Extract every line below, verbatim.

>> start Given data

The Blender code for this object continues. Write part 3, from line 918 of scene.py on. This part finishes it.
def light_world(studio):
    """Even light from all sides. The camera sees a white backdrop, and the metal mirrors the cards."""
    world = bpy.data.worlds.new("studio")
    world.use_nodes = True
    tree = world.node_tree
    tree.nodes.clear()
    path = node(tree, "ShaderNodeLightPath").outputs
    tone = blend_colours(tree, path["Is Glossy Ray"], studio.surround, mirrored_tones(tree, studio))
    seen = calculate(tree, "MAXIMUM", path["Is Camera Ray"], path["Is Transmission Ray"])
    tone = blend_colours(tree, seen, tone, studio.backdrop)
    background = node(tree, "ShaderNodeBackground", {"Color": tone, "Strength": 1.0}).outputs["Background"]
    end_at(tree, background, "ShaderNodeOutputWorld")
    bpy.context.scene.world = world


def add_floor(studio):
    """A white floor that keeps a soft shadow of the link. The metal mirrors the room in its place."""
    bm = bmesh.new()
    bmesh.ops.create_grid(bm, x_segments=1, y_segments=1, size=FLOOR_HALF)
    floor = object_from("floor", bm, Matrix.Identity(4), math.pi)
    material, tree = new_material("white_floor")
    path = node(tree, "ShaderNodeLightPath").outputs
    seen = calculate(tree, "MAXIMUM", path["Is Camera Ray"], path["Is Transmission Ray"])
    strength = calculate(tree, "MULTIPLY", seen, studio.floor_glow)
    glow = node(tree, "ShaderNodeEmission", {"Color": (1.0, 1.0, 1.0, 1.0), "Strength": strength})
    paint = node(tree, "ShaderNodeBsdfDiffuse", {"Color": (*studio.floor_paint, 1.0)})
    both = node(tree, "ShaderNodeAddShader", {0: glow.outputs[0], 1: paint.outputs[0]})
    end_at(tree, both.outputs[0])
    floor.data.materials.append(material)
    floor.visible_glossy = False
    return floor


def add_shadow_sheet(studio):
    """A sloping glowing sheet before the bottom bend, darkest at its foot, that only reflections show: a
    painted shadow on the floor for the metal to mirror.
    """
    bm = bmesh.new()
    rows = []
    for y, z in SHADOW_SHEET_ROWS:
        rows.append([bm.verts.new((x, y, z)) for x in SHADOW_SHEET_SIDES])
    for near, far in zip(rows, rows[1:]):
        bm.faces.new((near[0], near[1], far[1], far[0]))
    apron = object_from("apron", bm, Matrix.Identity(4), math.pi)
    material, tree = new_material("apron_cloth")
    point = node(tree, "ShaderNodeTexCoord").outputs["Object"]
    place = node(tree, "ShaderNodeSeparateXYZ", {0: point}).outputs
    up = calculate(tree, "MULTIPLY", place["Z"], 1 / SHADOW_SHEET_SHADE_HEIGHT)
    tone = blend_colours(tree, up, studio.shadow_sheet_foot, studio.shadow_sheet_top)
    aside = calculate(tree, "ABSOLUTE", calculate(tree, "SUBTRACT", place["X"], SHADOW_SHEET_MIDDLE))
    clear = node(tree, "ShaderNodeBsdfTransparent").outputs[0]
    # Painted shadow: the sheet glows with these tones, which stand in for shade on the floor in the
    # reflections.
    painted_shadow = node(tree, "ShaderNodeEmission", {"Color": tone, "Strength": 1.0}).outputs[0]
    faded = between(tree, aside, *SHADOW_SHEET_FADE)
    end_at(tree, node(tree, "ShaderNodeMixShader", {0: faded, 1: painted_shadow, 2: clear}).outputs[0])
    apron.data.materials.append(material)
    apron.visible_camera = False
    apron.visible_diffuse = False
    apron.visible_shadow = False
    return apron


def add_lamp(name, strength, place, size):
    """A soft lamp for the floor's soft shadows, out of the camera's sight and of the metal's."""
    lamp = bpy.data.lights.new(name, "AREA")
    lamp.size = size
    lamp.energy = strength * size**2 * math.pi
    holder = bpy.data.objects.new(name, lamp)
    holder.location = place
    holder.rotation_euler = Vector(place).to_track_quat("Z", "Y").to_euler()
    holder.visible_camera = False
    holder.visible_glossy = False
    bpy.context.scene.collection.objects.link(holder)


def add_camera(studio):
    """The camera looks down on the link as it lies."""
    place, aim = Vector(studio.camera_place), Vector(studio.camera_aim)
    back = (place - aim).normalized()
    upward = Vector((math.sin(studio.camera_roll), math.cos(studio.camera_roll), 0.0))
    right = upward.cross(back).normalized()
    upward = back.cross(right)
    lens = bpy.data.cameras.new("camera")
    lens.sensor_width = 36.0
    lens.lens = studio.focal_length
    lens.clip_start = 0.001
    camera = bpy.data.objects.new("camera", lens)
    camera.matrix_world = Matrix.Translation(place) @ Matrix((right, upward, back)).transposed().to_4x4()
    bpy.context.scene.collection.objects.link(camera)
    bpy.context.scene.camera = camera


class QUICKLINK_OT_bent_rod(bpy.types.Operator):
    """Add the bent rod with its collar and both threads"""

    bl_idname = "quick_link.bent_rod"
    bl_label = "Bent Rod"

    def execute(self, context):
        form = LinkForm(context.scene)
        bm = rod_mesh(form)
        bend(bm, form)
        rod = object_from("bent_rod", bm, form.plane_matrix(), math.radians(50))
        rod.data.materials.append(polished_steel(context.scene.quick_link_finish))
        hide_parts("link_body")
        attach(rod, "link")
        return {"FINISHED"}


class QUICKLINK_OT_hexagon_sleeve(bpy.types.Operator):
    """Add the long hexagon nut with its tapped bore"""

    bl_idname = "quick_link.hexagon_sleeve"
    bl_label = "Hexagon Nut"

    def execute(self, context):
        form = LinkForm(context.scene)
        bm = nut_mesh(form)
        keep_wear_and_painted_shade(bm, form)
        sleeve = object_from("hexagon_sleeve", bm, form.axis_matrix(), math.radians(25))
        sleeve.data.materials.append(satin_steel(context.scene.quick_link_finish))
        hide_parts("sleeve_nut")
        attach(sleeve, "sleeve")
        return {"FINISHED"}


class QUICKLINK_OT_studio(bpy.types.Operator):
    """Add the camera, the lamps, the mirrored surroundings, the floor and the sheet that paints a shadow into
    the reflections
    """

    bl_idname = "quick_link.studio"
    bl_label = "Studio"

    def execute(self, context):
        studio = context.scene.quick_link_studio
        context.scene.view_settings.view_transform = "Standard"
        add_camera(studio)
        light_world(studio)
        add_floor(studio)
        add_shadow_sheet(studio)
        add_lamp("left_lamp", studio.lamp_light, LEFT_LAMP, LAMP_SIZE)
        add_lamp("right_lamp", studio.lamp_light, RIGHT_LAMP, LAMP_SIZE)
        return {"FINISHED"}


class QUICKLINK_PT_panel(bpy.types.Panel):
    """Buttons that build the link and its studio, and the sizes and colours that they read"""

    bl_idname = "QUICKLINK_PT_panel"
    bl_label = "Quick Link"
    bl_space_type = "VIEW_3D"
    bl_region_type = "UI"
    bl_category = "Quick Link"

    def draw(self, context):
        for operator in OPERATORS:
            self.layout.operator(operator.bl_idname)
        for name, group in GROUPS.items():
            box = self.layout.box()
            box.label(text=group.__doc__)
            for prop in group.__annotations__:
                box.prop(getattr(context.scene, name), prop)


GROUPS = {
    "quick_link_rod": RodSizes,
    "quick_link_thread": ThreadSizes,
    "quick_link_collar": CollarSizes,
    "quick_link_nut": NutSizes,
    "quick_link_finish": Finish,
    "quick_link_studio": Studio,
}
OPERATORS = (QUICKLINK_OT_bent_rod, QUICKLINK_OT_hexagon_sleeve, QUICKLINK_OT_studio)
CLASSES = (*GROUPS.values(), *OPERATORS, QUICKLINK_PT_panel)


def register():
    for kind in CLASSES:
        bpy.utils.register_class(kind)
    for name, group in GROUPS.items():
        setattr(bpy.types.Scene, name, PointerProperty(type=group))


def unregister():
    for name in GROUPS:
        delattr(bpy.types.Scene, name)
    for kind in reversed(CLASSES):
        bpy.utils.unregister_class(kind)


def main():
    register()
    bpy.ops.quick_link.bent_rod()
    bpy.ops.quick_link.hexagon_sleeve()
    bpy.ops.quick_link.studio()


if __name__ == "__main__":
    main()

>> end Given data

Answer to the task:
The Blender code for this object continues. Write part 3, from line 918 of scene.py on. This part finishes it.
def light_world(studio):
    """Even light from all sides. The camera sees a white backdrop, and the metal mirrors the cards."""
    world = bpy.data.worlds.new("studio")
    world.use_nodes = True
    tree = world.node_tree
    tree.nodes.clear()
    path = node(tree, "ShaderNodeLightPath").outputs
    tone = blend_colours(tree, path["Is Glossy Ray"], studio.surround, mirrored_tones(tree, studio))
    seen = calculate(tree, "MAXIMUM", path["Is Camera Ray"], path["Is Transmission Ray"])
    tone = blend_colours(tree, seen, tone, studio.backdrop)
    background = node(tree, "ShaderNodeBackground", {"Color": tone, "Strength": 1.0}).outputs["Background"]
    end_at(tree, background, "ShaderNodeOutputWorld")
    bpy.context.scene.world = world


def add_floor(studio):
    """A white floor that keeps a soft shadow of the link. The metal mirrors the room in its place."""
    bm = bmesh.new()
    bmesh.ops.create_grid(bm, x_segments=1, y_segments=1, size=FLOOR_HALF)
    floor = object_from("floor", bm, Matrix.Identity(4), math.pi)
    material, tree = new_material("white_floor")
    path = node(tree, "ShaderNodeLightPath").outputs
    seen = calculate(tree, "MAXIMUM", path["Is Camera Ray"], path["Is Transmission Ray"])
    strength = calculate(tree, "MULTIPLY", seen, studio.floor_glow)
    glow = node(tree, "ShaderNodeEmission", {"Color": (1.0, 1.0, 1.0, 1.0), "Strength": strength})
    paint = node(tree, "ShaderNodeBsdfDiffuse", {"Color": (*studio.floor_paint, 1.0)})
    both = node(tree, "ShaderNodeAddShader", {0: glow.outputs[0], 1: paint.outputs[0]})
    end_at(tree, both.outputs[0])
    floor.data.materials.append(material)
    floor.visible_glossy = False
    return floor


def add_shadow_sheet(studio):
    """A sloping glowing sheet before the bottom bend, darkest at its foot, that only reflections show: a
    painted shadow on the floor for the metal to mirror.
    """
    bm = bmesh.new()
    rows = []
    for y, z in SHADOW_SHEET_ROWS:
        rows.append([bm.verts.new((x, y, z)) for x in SHADOW_SHEET_SIDES])
    for near, far in zip(rows, rows[1:]):
        bm.faces.new((near[0], near[1], far[1], far[0]))
    apron = object_from("apron", bm, Matrix.Identity(4), math.pi)
    material, tree = new_material("apron_cloth")
    point = node(tree, "ShaderNodeTexCoord").outputs["Object"]
    place = node(tree, "ShaderNodeSeparateXYZ", {0: point}).outputs
    up = calculate(tree, "MULTIPLY", place["Z"], 1 / SHADOW_SHEET_SHADE_HEIGHT)
    tone = blend_colours(tree, up, studio.shadow_sheet_foot, studio.shadow_sheet_top)
    aside = calculate(tree, "ABSOLUTE", calculate(tree, "SUBTRACT", place["X"], SHADOW_SHEET_MIDDLE))
    clear = node(tree, "ShaderNodeBsdfTransparent").outputs[0]
    # Painted shadow: the sheet glows with these tones, which stand in for shade on the floor in the
    # reflections.
    painted_shadow = node(tree, "ShaderNodeEmission", {"Color": tone, "Strength": 1.0}).outputs[0]
    faded = between(tree, aside, *SHADOW_SHEET_FADE)
    end_at(tree, node(tree, "ShaderNodeMixShader", {0: faded, 1: painted_shadow, 2: clear}).outputs[0])
    apron.data.materials.append(material)
    apron.visible_camera = False
    apron.visible_diffuse = False
    apron.visible_shadow = False
    return apron


def add_lamp(name, strength, place, size):
    """A soft lamp for the floor's soft shadows, out of the camera's sight and of the metal's."""
    lamp = bpy.data.lights.new(name, "AREA")
    lamp.size = size
    lamp.energy = strength * size**2 * math.pi
    holder = bpy.data.objects.new(name, lamp)
    holder.location = place
    holder.rotation_euler = Vector(place).to_track_quat("Z", "Y").to_euler()
    holder.visible_camera = False
    holder.visible_glossy = False
    bpy.context.scene.collection.objects.link(holder)


def add_camera(studio):
    """The camera looks down on the link as it lies."""
    place, aim = Vector(studio.camera_place), Vector(studio.camera_aim)
    back = (place - aim).normalized()
    upward = Vector((math.sin(studio.camera_roll), math.cos(studio.camera_roll), 0.0))
    right = upward.cross(back).normalized()
    upward = back.cross(right)
    lens = bpy.data.cameras.new("camera")
    lens.sensor_width = 36.0
    lens.lens = studio.focal_length
    lens.clip_start = 0.001
    camera = bpy.data.objects.new("camera", lens)
    camera.matrix_world = Matrix.Translation(place) @ Matrix((right, upward, back)).transposed().to_4x4()
    bpy.context.scene.collection.objects.link(camera)
    bpy.context.scene.camera = camera


class QUICKLINK_OT_bent_rod(bpy.types.Operator):
    """Add the bent rod with its collar and both threads"""

    bl_idname = "quick_link.bent_rod"
    bl_label = "Bent Rod"

    def execute(self, context):
        form = LinkForm(context.scene)
        bm = rod_mesh(form)
        bend(bm, form)
        rod = object_from("bent_rod", bm, form.plane_matrix(), math.radians(50))
        rod.data.materials.append(polished_steel(context.scene.quick_link_finish))
        hide_parts("link_body")
        attach(rod, "link")
        return {"FINISHED"}


class QUICKLINK_OT_hexagon_sleeve(bpy.types.Operator):
    """Add the long hexagon nut with its tapped bore"""

    bl_idname = "quick_link.hexagon_sleeve"
    bl_label = "Hexagon Nut"

    def execute(self, context):
        form = LinkForm(context.scene)
        bm = nut_mesh(form)
        keep_wear_and_painted_shade(bm, form)
        sleeve = object_from("hexagon_sleeve", bm, form.axis_matrix(), math.radians(25))
        sleeve.data.materials.append(satin_steel(context.scene.quick_link_finish))
        hide_parts("sleeve_nut")
        attach(sleeve, "sleeve")
        return {"FINISHED"}


class QUICKLINK_OT_studio(bpy.types.Operator):
    """Add the camera, the lamps, the mirrored surroundings, the floor and the sheet that paints a shadow into
    the reflections
    """

    bl_idname = "quick_link.studio"
    bl_label = "Studio"

    def execute(self, context):
        studio = context.scene.quick_link_studio
        context.scene.view_settings.view_transform = "Standard"
        add_camera(studio)
        light_world(studio)
        add_floor(studio)
        add_shadow_sheet(studio)
        add_lamp("left_lamp", studio.lamp_light, LEFT_LAMP, LAMP_SIZE)
        add_lamp("right_lamp", studio.lamp_light, RIGHT_LAMP, LAMP_SIZE)
        return {"FINISHED"}


class QUICKLINK_PT_panel(bpy.types.Panel):
    """Buttons that build the link and its studio, and the sizes and colours that they read"""

    bl_idname = "QUICKLINK_PT_panel"
    bl_label = "Quick Link"
    bl_space_type = "VIEW_3D"
    bl_region_type = "UI"
    bl_category = "Quick Link"

    def draw(self, context):
        for operator in OPERATORS:
            self.layout.operator(operator.bl_idname)
        for name, group in GROUPS.items():
            box = self.layout.box()
            box.label(text=group.__doc__)
            for prop in group.__annotations__:
                box.prop(getattr(context.scene, name), prop)


GROUPS = {
    "quick_link_rod": RodSizes,
    "quick_link_thread": ThreadSizes,
    "quick_link_collar": CollarSizes,
    "quick_link_nut": NutSizes,
    "quick_link_finish": Finish,
    "quick_link_studio": Studio,
}
OPERATORS = (QUICKLINK_OT_bent_rod, QUICKLINK_OT_hexagon_sleeve, QUICKLINK_OT_studio)
CLASSES = (*GROUPS.values(), *OPERATORS, QUICKLINK_PT_panel)


def register():
    for kind in CLASSES:
        bpy.utils.register_class(kind)
    for name, group in GROUPS.items():
        setattr(bpy.types.Scene, name, PointerProperty(type=group))


def unregister():
    for name in GROUPS:
        delattr(bpy.types.Scene, name)
    for kind in reversed(CLASSES):
        bpy.utils.unregister_class(kind)


def main():
    register()
    bpy.ops.quick_link.bent_rod()
    bpy.ops.quick_link.hexagon_sleeve()
    bpy.ops.quick_link.studio()


if __name__ == "__main__":
    main()